With Tropical Storm Fiona likely to track away from US oil/gas production areas, evidence of steadily building Norwegian gas storage and further evidence of European efforts to reduce demand this winter, the range down early move is justified. In fact, tropical storm Fiona tracking has the storm remaining to the east of Bermuda and other potential systems from earlier in the week have failed to organize. On the other hand, much hotter than normal temperatures are forecast to continue in the West and southern US out to the end of the month. The weekly natural gas storage report showed an injection of 77 bcf. Total storage stands at 2,771 bcf, or 11.3% below the 5-year average. Over the last four weeks, natural gas storage has increased 252 bcf. The EIA storage report was bearish with the injection above the top of the Reuters survey and the deficit to the 5-year average narrowed slightly.

CRUDE OIL

Despite favorable Chinese industrial production and retail sales readings for August released overnight, the energy trade continues to embrace softening Chinese energy demand.
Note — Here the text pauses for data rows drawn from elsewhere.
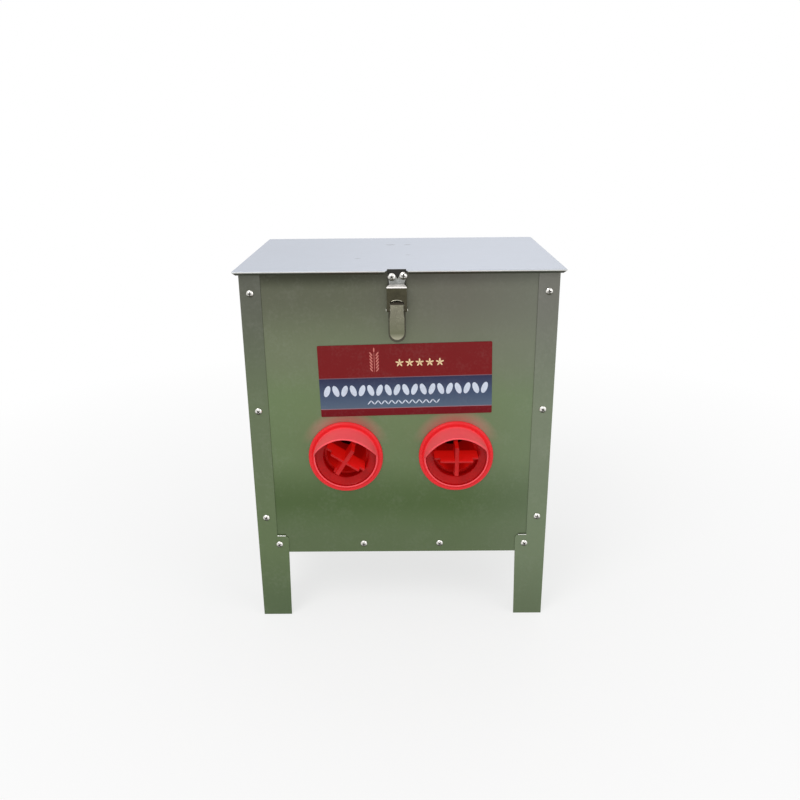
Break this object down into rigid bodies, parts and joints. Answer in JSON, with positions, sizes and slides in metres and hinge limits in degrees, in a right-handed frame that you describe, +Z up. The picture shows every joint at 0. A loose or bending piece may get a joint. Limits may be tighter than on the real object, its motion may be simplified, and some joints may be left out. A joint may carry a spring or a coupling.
{
  "type": "poultry feeder",
  "caption": "Box-shaped sheet-steel feed bin on four sheet legs, with two hooded round feeding ports, a hinged lid and a toggle latch.",
  "frame": {"origin": "centre of the footprint's bounding box, on the ground", "axes": "+X to the feeder's right seen from the front, +Y from the front with the ports to the back with the hinges, +Z up"},
  "size_m": [0.412, 0.3246, 0.5],
  "materials": {
    "galvanised_steel": "galvanised, satin",
    "lid_steel": "galvanised, pale and smooth",
    "zinc_plate": "zinc plated",
    "screw_steel": "bright plated",
    "red_plastic": "moulded, half gloss",
    "red_plastic_grille": "moulded, half gloss",
    "label_print": "printed, satin"
  },
  "bodies": {
    "bin": {"feed_slope": "galvanised_steel", "floor_tray": "galvanised_steel", "front_panel": "galvanised_steel", "hinge_body_leaf_left": "zinc_plate", "hinge_body_leaf_right": "zinc_plate", "hinge_body_rivet_1": "screw_steel", "hinge_body_rivet_2": "screw_steel", "hinge_body_rivet_3": "screw_steel", "hinge_body_rivet_4": "screw_steel", "hinge_pin_left": "screw_steel", "hinge_pin_right": "screw_steel", "label_plate": "label_print", "latch_base": "zinc_plate", "latch_lever_pin": "screw_steel", "latch_rivet_1": "screw_steel", "latch_rivet_2": "screw_steel", "port_grille_left": "red_plastic_grille", "port_grille_right": "red_plastic_grille", "port_hood_left": "red_plastic", "port_hood_right": "red_plastic", "rear_panel": "galvanised_steel", "screw_front_bottom_1": "screw_steel", "screw_front_bottom_2": "screw_steel", "screw_front_bottom_3": "screw_steel", "screw_front_bottom_4": "screw_steel", "screw_front_left_high": "screw_steel", "screw_front_left_low": "screw_steel", "screw_front_left_middle": "screw_steel", "screw_front_right_high": "screw_steel", "screw_front_right_low": "screw_steel", "screw_front_right_middle": "screw_steel", "screw_rear_bottom_1": "screw_steel", "screw_rear_bottom_2": "screw_steel", "screw_rear_bottom_3": "screw_steel", "screw_rear_bottom_4": "screw_steel", "screw_rear_left_high": "screw_steel", "screw_rear_left_low": "screw_steel", "screw_rear_left_middle": "screw_steel", "screw_rear_right_high": "screw_steel", "screw_rear_right_low": "screw_steel", "screw_rear_right_middle": "screw_steel", "side_panel_left": "galvanised_steel", "side_panel_right": "galvanised_steel"},
    "lid": {"lid": "lid_steel", "latch_keeper": "zinc_plate", "keeper_screw_1": "screw_steel", "keeper_screw_2": "screw_steel", "hinge_lid_leaf_left": "zinc_plate", "hinge_lid_leaf_right": "zinc_plate", "hinge_lid_rivet_1": "screw_steel", "hinge_lid_rivet_2": "screw_steel", "hinge_lid_rivet_3": "screw_steel", "hinge_lid_rivet_4": "screw_steel"},
    "lever": {"latch_lever": "zinc_plate", "latch_draw_pin": "screw_steel"},
    "draw_plate": {"latch_draw_plate": "zinc_plate"}
  },
  "joints": [
    {"name": "lid_hinge", "type": "hinge", "parent": "bin", "child": "lid", "pos_m": [0, 0.1593, 0.4804], "axis": [-1, 0, 0], "range_deg": [0, 105]},
    {"name": "latch_lever_swing", "type": "hinge", "parent": "bin", "child": "lever", "pos_m": [-0.0032, -0.1259, 0.4565], "axis": [-1, 0, 0], "range_deg": [0, 90]},
    {"name": "latch_draw_swing", "type": "hinge", "parent": "lever", "child": "draw_plate", "pos_m": [-0.0032, -0.1287, 0.4501], "axis": [-1, 0, 0], "range_deg": [-99, 0]}
  ],
  "couplings": [
    {"joint": "latch_draw_swing", "follows": "latch_lever_swing", "ratio": -1.1}
  ]
}
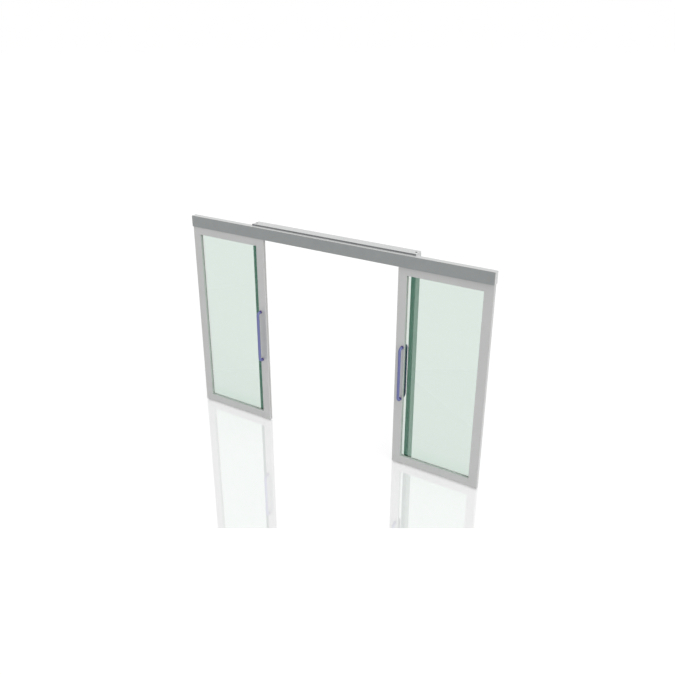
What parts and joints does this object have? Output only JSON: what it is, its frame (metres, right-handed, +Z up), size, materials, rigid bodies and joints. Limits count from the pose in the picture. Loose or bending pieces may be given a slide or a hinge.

While a slight decline in Chinese August crude oil production of 0.2% offers minimal support, a wave of energy data from the Chinese statistical Bureau clearly favors the bear camp. The Chinese statistical Bureau pegged January/August oil output up 3.2% over last year, January/August crude oil runs down 6.3%, and August crude oil refinery throughput down 6.5%. Obviously, constant global recession forecasts, the reversal of buying off the rail strike threat, and Department of Energy statements denying there is a “trigger price” to begin rebuilding the SPR adds to other pre-existing bearish fundamentals. With this week’s EIA crude oil inventory showing a second weekly build (+11 million barrels in 2-weeks) and the year over year inventory surplus growing to 12.1 million barrels, supply inside the US is set to weigh on prices.